WASHINGTON (AP) – The Supreme Court upheld a state ban on cross burning, ruling Monday the history of racial intimidation attached to it outweighs the free speech protection of Ku Klux Klansmen or others who might use it.

A burning cross is a particularly powerful instrument of terror, and government should have the power to stamp out or punish its use as a weapon of intimidation, Justice Sandra Day O’Connor wrote.

‘Not absolute’

The protections afforded by the First Amendment “are not absolute,” she wrote.

The court voted 6-3 to uphold the ban, but split 5-4 on the narrower question of whether the law violates the constitutional guarantee of free speech. Justice Clarence Thomas agreed with the broad premise that states may bar cross burning, but did not agree with the court’s holding that the law was constitutional on free speech grounds.

Thomas, the court’s only black member, said the court didn’t even have to consider the First Amendment implications because a state has a right to bar conduct it considers “particularly vicious.”

“Just as one cannot burn down someone’s house to make a political point and then seek refuge in the First Amendment, those who hate cannot terrorize and intimidate to make their point,” he wrote.

At issue was a 50-year-old Virginia law that makes it a crime to burn a cross as an act of intimidation.

A lower court ruled the law muzzled free speech. “While a burning cross does not inevitably convey a message of intimidation, often the cross burning intends that the recipients of the message fear for their lives,” O’Connor wrote. “And when a cross burning is used to intimidate, few if any messages are more powerful.”

O’Connor was joined by Chief Justice William H. Rehnquist and Justices John Paul Stevens, Antonin Scalia and Stephen Breyer.

Justices Anthony M. Kennedy, David Souter and Ruth Bader Ginsburg dissented on free-speech grounds.

“The symbolic act of burning a cross, without more, is consistent with both intent to intimidate and intent to make an ideological statement free of any aim to threaten,” Souter noted.

The Virginia law does not draw enough of a distinction, especially since it explicitly calls cross-burning “prima facia evidence” of an intent to intimidate, Souter wrote for the three.

That provision “has a very obvious significance as a mechanism for bringing within the state’s prohibition some expression that is doubtfully threatening though certainly distasteful.”

“This is a victory for race relations in America,” said Kent Scheidegger, legal director for the Criminal Justice Legal Foundation.

The Supreme Court historically has been protective of First Amendment rights of unsavory or unpopular groups and causes, including the Klan, flag-burners, pornographers and strippers.

More than a decade ago, the court struck down a local law in St. Paul, Minn., that prohibited placing symbols including a burning cross or a swastika on someone else’s property out of racial, religious or other bias.

The cross-burning case in Virginia evoked a mostly bygone era in the South, when “nightriders” set crosses ablaze as a symbol of intimidation to blacks and civil rights sympathizers. Virginia and other states tried to outlaw the practice, but the laws have run into trouble on free-speech grounds.
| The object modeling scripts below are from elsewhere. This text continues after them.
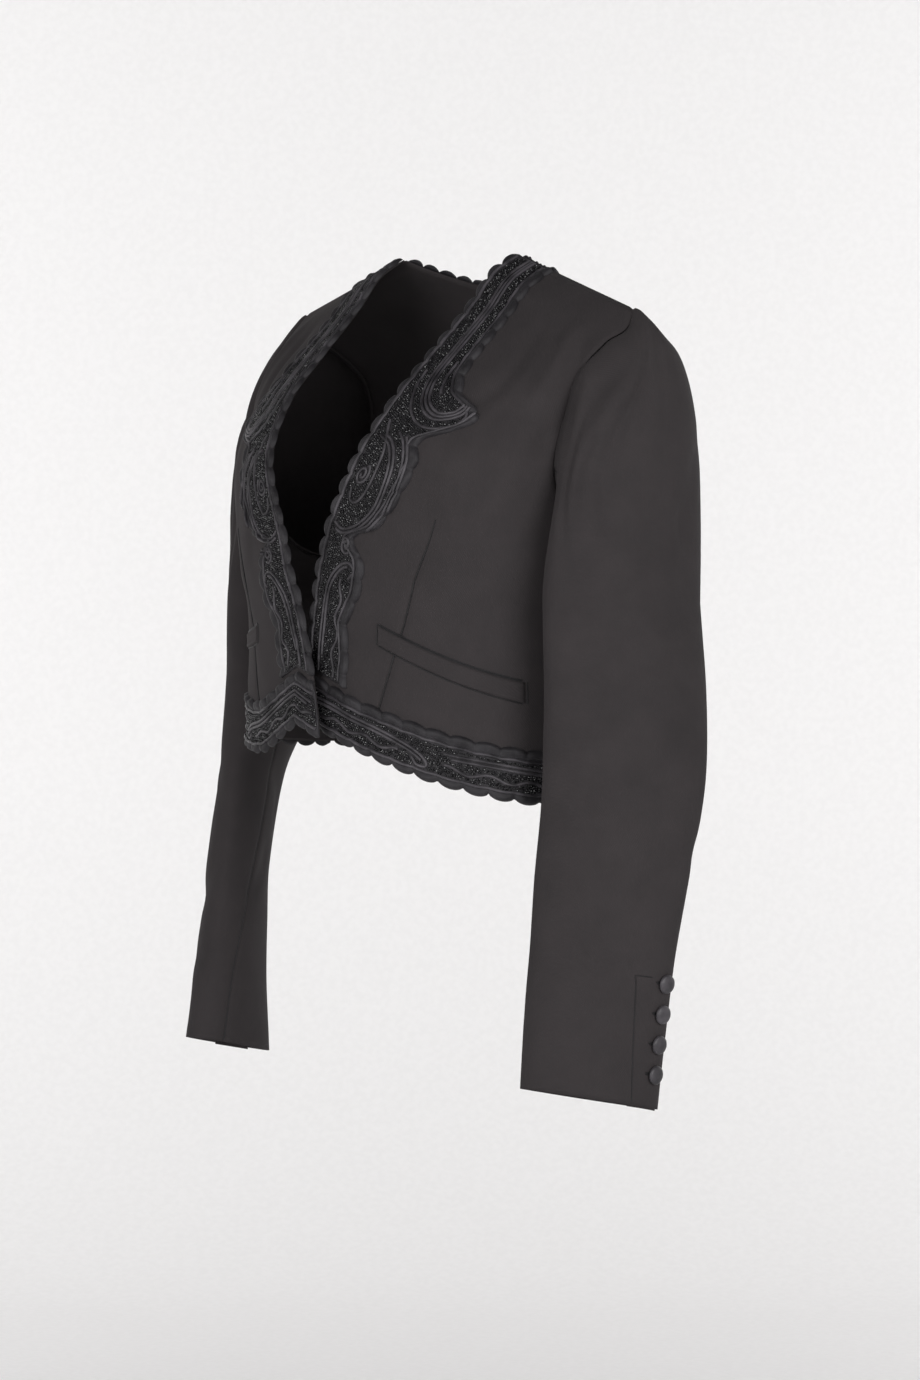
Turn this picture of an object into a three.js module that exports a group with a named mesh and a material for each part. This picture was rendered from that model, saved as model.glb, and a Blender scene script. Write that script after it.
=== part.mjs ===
// A cropped, collarless woven jacket on its hollow worn form, in millimetres.
// +X is the wearer's left, -Y the front and +Z up. The origin is the middle of the neck
// opening, level with the two neck points of the shoulder seams, where the jacket is held.
import * as THREE from 'three';

// Driving dimensions
const CLOTH = 2.0;
const SEAM_GAP = 0.4;
const LIFT_OFF = 0.9;
const RING_POWER = 2.5;
const UNDERARM = 0.58;
const CLOSURE = 0.38;
const FLAP_REACH = 110;
const BACK_NECK_HALF = 80;
const BACK_NECK_DROP = 0.045;
const HEM_STEP = 275;
const SLEEVE_START = 1.5;
const RIGHT_SHOULDER_RISE = 30;
const RIGHT_HEM_RISE = 47;
const RIGHT_SLEEVE_RISE = 8;
const BICEP_Z = -290;
const BUTTON_RADIUS = 7.5;
const BUTTON_SEAT = 0.05;
const BUTTON_HEIGHT = 4.6;
const BUTTON_PITCH = 23.5;
const BUTTON_COUNT = 4;
const LOWEST_BUTTON_Z = -656;
const BUTTON_ANGLE_LOW = -59;
const BUTTON_ANGLE_HIGH = -66;
const BUTTON_SIDES = 14;
const WELT_HEIGHT = 12;
const WELT_THICK = 2.2;
const WELT_FROM_X = 83;
const WELT_TO_X = 175;
const WELT_FROM_V = 0.345;
const WELT_TO_V = 0.295;
const ARMHOLE_MIDDLE_Z = -150;
const ARMHOLE_MIDDLE_Y = 8;
const SEAM_GAP_ANGLE = 0.3;

// Millimetres along the cloth for one unit of v, and for one degree round a sleeve
const FOLD_STEP = 380;
const FOLD_TURN = 0.9;

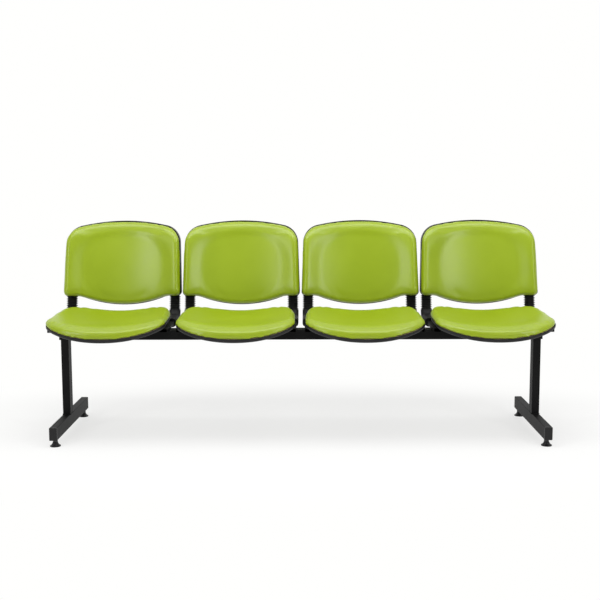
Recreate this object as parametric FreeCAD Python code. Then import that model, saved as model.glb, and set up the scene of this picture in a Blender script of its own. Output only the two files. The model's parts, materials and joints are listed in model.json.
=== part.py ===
import FreeCAD, Part
import math
import os
from FreeCAD import Vector

# Beam seating: four padded seats and backs on one steel beam that stands on two T-shaped legs.
# Lengths are in millimetres. X runs along the beam, the sitters face -Y and Z is up from the floor.
# The model is drawn with Y = 0 at the front face of the leg posts, and moved at the end so that
# the origin is on the floor under the middle of the whole bench.

# Row of seats
SEATS = 4
SEAT_PITCH = 500.0

# Legs: foot bar, post and the plate that closes the post's top
FOOT_WIDTH = 30.0
FOOT_HEIGHT = 50.0
FOOT_FRONT = 220.0
FOOT_REAR = 323.0
FOOT_WALL = 2.0
POST_WIDTH = 30.0
POST_DEPTH = 50.0
POST_HEIGHT = 301.0
POST_WALL = 2.0
POST_PLATE = 6.0
TUBE_CORNER = 3.0
LEG_SPREAD = 1871.0
FOOT_CAP_HEAD = 4.0
FOOT_CAP_PLUG = 12.0

# Beam
BEAM_LENGTH = 1904.0
BEAM_DEPTH = 60.0
BEAM_HEIGHT = 40.0
BEAM_WALL = 2.5
BEAM_CORNER = 4.0
BEAM_CAP_HEAD = 3.0
BEAM_CAP_PLUG = 10.0

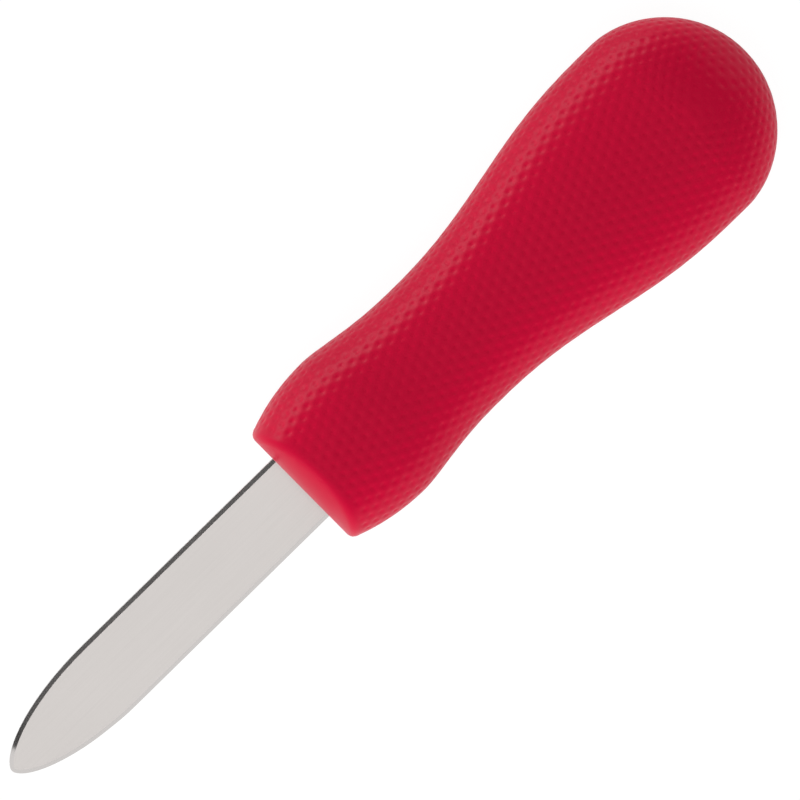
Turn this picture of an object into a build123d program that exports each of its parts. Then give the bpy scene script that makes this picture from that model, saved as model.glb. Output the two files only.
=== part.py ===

“I respect the First Amendment protection of speech, but burning a cross is never about free speech,” Virginia Gov. Mark R. Warner said after the court issued its ruling. “Historically in Virginia, these provocative acts are clearly intended to menace and intimidate African-Americans,” he said.

During oral arguments in the case in December, Thomas recalled what he called a centurylong “reign of terror” by the Klan and other white supremacy groups, and called the flaming cross “unlike any symbol in our society.”

“The cross was a symbol of that reign of terror,” Thomas said in apparent exasperation that a government lawyer was providing only tepid, legalistic justification for the Virginia law.

“My fear is … that you’re actually underestimating the symbolism of, and the effect of, the cross, the burning cross,” Thomas said.

The moment was electric, in part because Thomas almost never speaks during the court’s oral arguments, and because of his race.

The case began five years ago, with two separate prosecutions.

In one case, two white men in Virginia Beach, Va., ended a night of partying by trying to burn a 4-foot cross in the yard of a black neighbor, James Jubilee. Jubilee later moved his family out of the neighborhood because of concern for their safety.

In the other case, a Pennsylvania man was convicted of burning a 30-foot cross on private land in rural southern Virginia during a 1998 Klan rally.

Lawyers for Virginia told the court the Klan rally was held after whites became angry about mixed-race couples.

In addition to Virginia, anti-cross burning laws are on the books in California, Connecticut, Delaware, Florida, Georgia, Idaho, Montana, North Carolina, South Carolina, South Dakota, Vermont, Virginia, Washington state and the District of Columbia.

The case is Virginia v. Black, 01-1107.